The movie is basically “every D.H. Lawrence novel, but with rats.” Finally he makes the journey from the countryside to the big city, where, cut off from his family and past, he can at last be himself and allow his gift to blossom. He makes new friends who understand him. He grows in his art, experts hail him for his creativity, he has a fall from grace, and he builds builds himself back up. He even has a muse. The film gives us the greatest physical representation of inspiration I’ve ever seen. When Remy combines food for the first time, and it becomes a synesthetic symphony of color and music, we know what he means. We understand what he’s trying to explain to Emile. Remy’s art is ephemeral. With most movies about writers, painters, sculptors, musicians—we know their art. When you watch Amadeus, you go in knowing at least a little of Mozart’s work, and a large part of the (inaccurate but fantastic) film is watching him transcribe the music he hears in his head. If you watch Pollock, you get to watch the artist figure out his paint-splatter technique. Even fictional writers get a similar treatment—in Wonder Boys we see the physical manuscript of James Leer’s debut novel, The Love Parade, and his mentor’s much heftier tome, The Wonder Boys; in Sideways Paul Giamatti’s character has to lug his enormous manuscript in two separate boxes when he wants to share it with a friend.

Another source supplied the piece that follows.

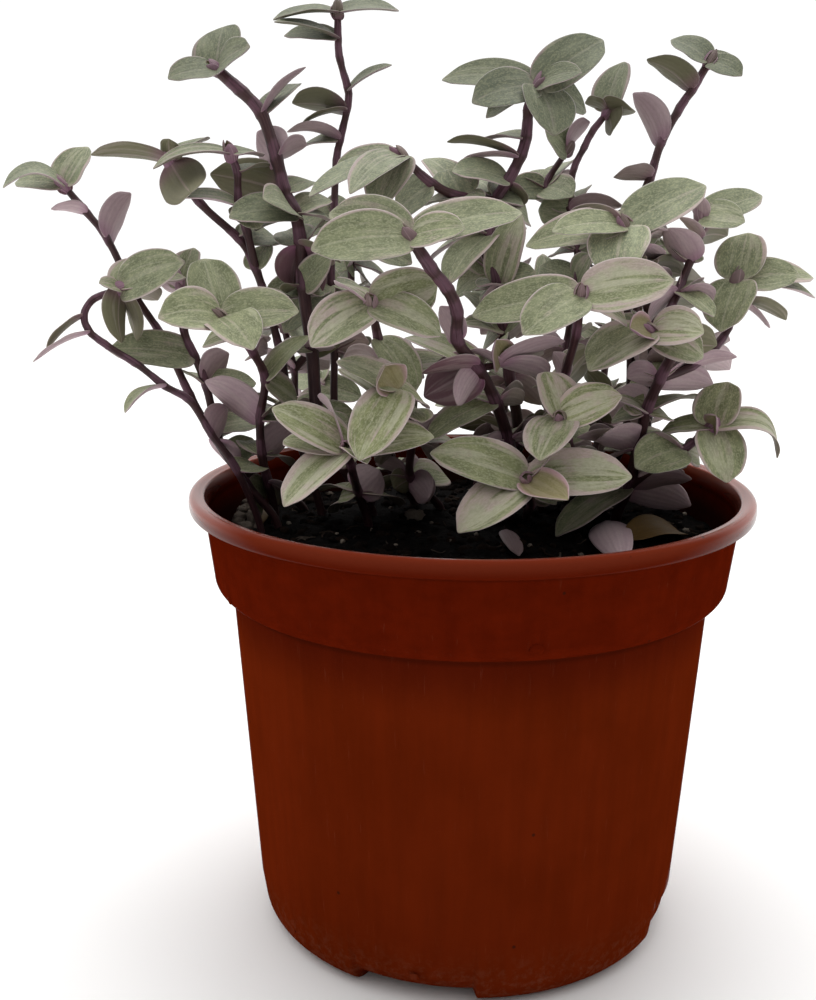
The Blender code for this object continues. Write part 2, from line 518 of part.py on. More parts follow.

But Remy works in food. He’ll spend hours tasting and sniffing to perfect a flavor, he’ll arrange his mise en place, he’ll dab up any errant spots of sauce. Then the diners will eat the meal and within half an hour his work is just more fodder for a human digestive tract, the same as a Happy Meal or the “corn puppies” that Gusteau’s ghost finds so objectionable. He still has to put the work in. He still has to wring himself dry, laboring over each meal as though it were a painting that would outlive him. This is what makes Ratatouille, for me at least, the purest artistic film. With many artists, work = immortality. Watch Vincent and Theo, Akira Kurosawa’s Dreams, or “Vincent and the Doctor”: these portraits of tortured, suffering Vincent Van Gogh are all poignant, yes, but the audience knows that while Vincent’s life is a tragedy in many ways, his art survives. In Amadeus, Wolfi is buried in a pauper’s grave while his beloved Stanzi weeps in the rain, but we all know that Mozart’s music lived on after him. We can flinch while we watch Pollock skid down that slippery Long Island road, but we’ve seen One: Number 31, 1950 in history textbooks. It’s why we’re watching the movie. But Remy? He might write his recipes down, but an essential part of his art will die with him. Remy’s art is experiential. In the iconic scene when Anton Ego first tastes Remy’s ratatouille, his art acts as a time machine, transporting a bitter, middle-aged man back to a moment of safety and love in his childhood, when he still had his whole life stretching before him, but it didn’t even matter because here and now he had his mother’s love. Assuming that my mind and consciousness stay more or less intact as I get older, I will never forget the moment when Anton Ego takes that bite of Remy’s ratatouille.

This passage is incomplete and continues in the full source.